The US is very lucky that Obama won the presidency and not the right wing ideologue John McCain. Obama did help stop the collapse of the economy. The right wing sees the economy as a "morality play" so they are enthusiastic cheerleaders of Andrew Mellon's dictum during the Great Depression:
Liquidate labor, liquidate stocks, liquidate the farmers, liquidate real estate. It will purge the rottenness out of the system. High costs of living and high living will come down. People will work harder, live a more moral life. Values will be adjusted, and enterprising people will pick up the wrecks from less competent people.
These are very brave words coming from the mouth of a multi-millionaire who wouldn't have to worry where his next meal came from or how to put shelter over his head. The reality is that the Great Depression destroyed many lives and created a loss of production that was never regained. The US would have been far better off if those tens of millions of unemployed were put to work in the 1930s building more infrastructure (and building the weapons to quickly and decisively defeat the Axis powers). But they weren't. This was all lost so that right wing nuts could feel good about "cleansing" themselves of excess.

The right close their eyes to the very real devastation that a severe recession wreaks on the middle and lower classes. From the Economist article:
The long-term effects of all this are hard to predict, especially when the recession ended so recently. But history provides some guide to the unpleasant shifts that lie ahead for many Americans.

Lots of laid-off workers will never regain their former earning power. A study of those who lost stable jobs in 1981-82 found that their earnings fell at once by 30%; they had made up less than half the gap 15-20 years later. New graduates entering the labour force will earn less than they might have done a few years ago, although the effects will fade during their careers. A recent study by Yale’s Lisa Kahn estimates that each percentage-point increase in the national unemployment rate produces a loss in initial wages of 6-7%. New graduates take less prestigious jobs and stay in them longer, stunting upward mobility.

For those aged 16-24 the effects are even greater. Some have chosen to carry on studying, which should lead to increased productivity and pay. Enrolment rates at high schools and colleges have increased by several percentage points since the recession began. But many other young people have become idle, neither in work nor in school, and can expect low pay when they do find a job. ...
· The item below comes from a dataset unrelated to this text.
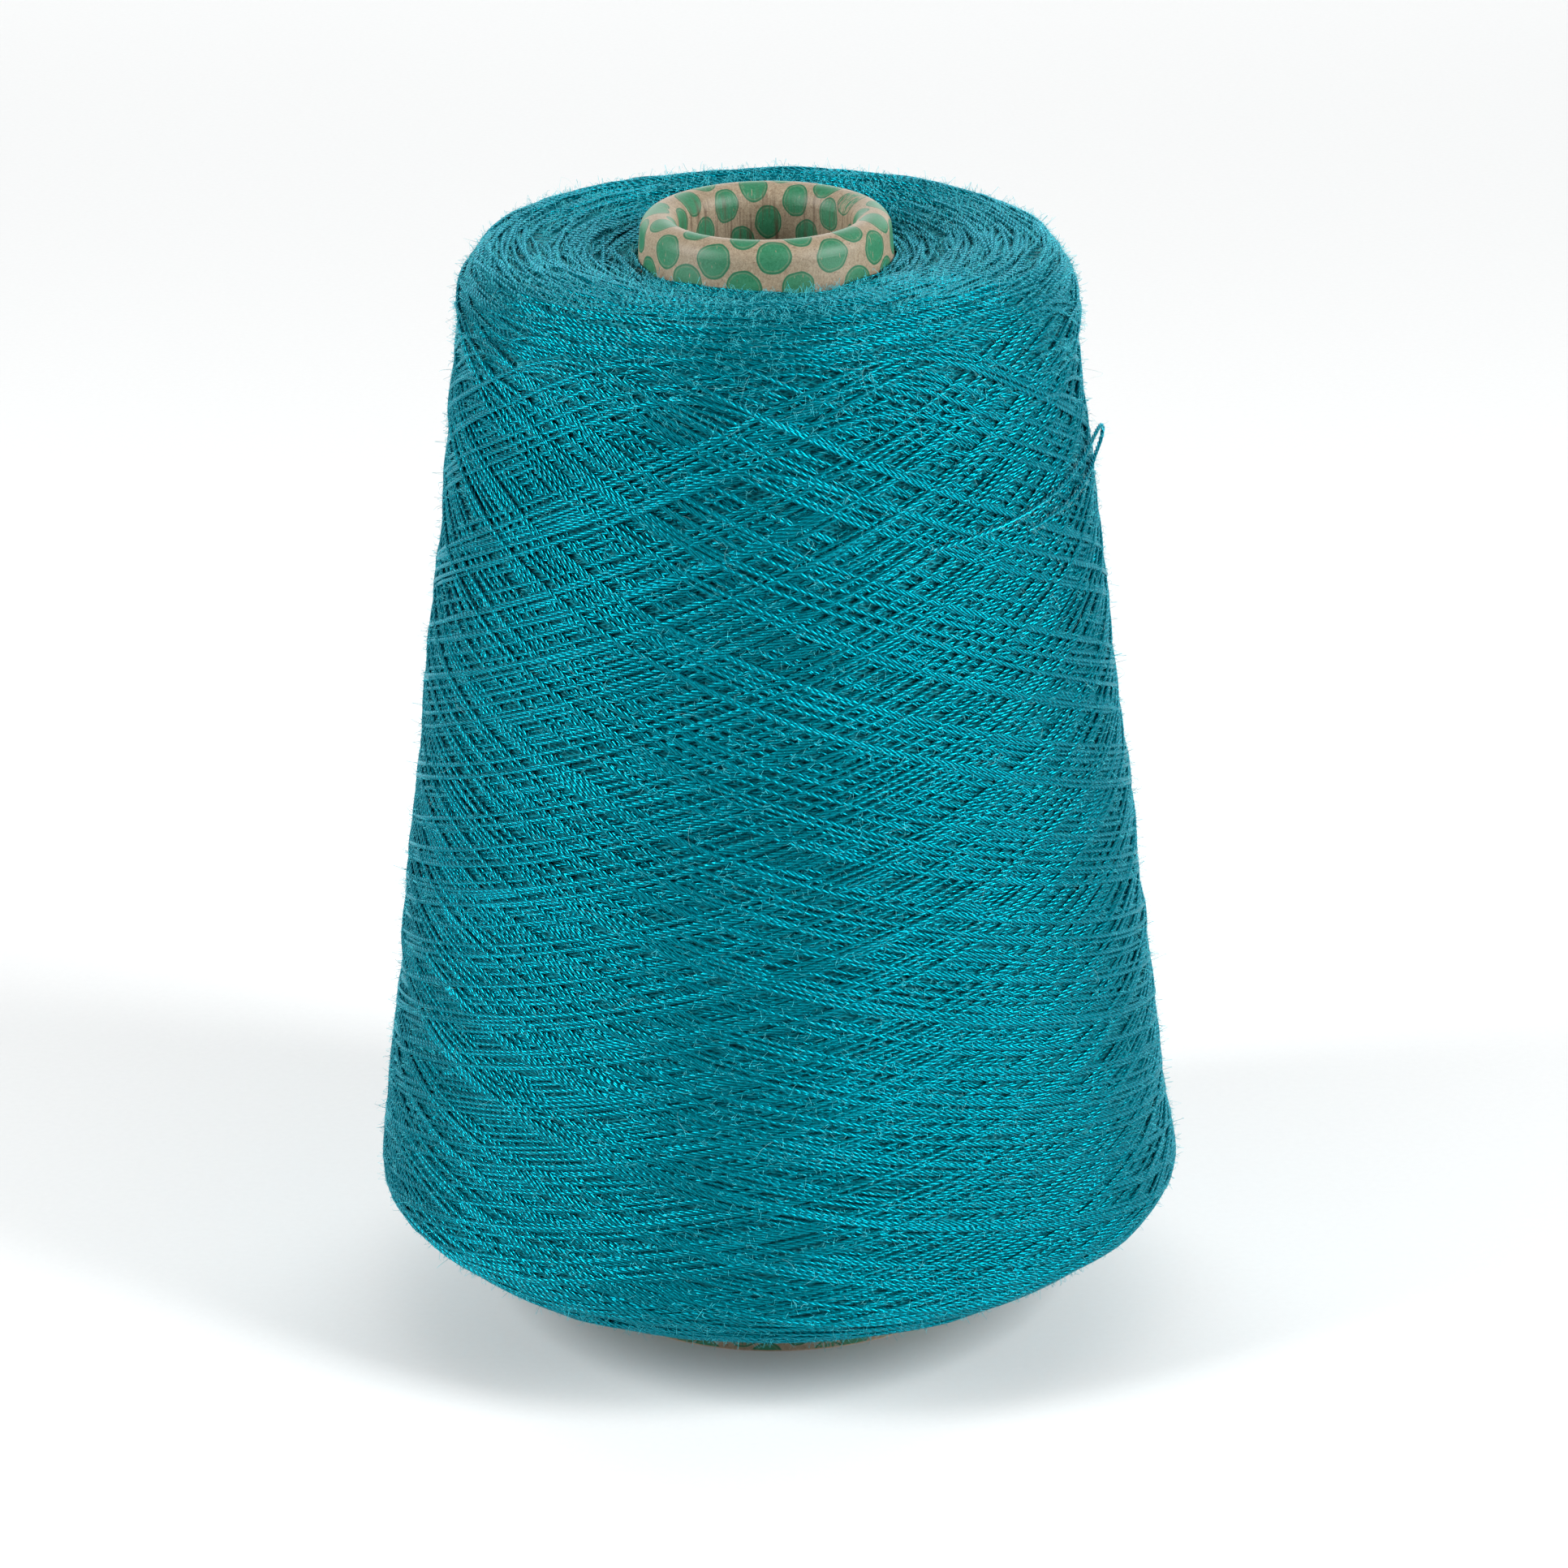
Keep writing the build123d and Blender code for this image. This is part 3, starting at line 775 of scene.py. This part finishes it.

Older people have less time to make up for lost earnings. Some have put off retirement plans in order to rebuild lost wealth but half as many again, says a recent estimate, have retired early because job prospects are poor. These people face a longer retirement on reduced means, especially because early drawing of Social Security (ie, state pension) benefits means a lower payout. The shift will place extra strain on public finances, because older people will pay less in taxes and collect more in benefits. By reducing payroll-tax revenues, the recession has hastened the arrival of an annual deficit in Social Security, once forecast for 2016 but now expected this year.

Income inequality is likely to widen. Educated people were less likely to lose their jobs during the recession. For workers without a high-school diploma, the unemployment rate peaked at 15.6%; for those with one, it was more than four percentage points lower. A college degree knocked off another six points. The educated may be favoured by future job growth too. That would place upward pressure on wages that are already above average, while the incomes of less skilled workers stagnate. Richer households will also find it easier to adjust to structural obstacles in the labour market. They can more easily afford to send children to university, absorb property losses or move to another city.
The tragedy of Obama is that he is a half-measures kind of guy. He didn't fully engage the country to stop the recession. He didn't fully engage Congress to get strong health care reform. He didn't fully engage BP to get a quick resolution of the Gulf oil spill and an energetic hit-the-ground-running response to clean up the spill. History gave Obama the chance to be a towering figure, a great President, but his half measures have cut him down to being a good-to-middling president who will soon be forgotten among the Millard Fillmores and Calvin Coolidges of history.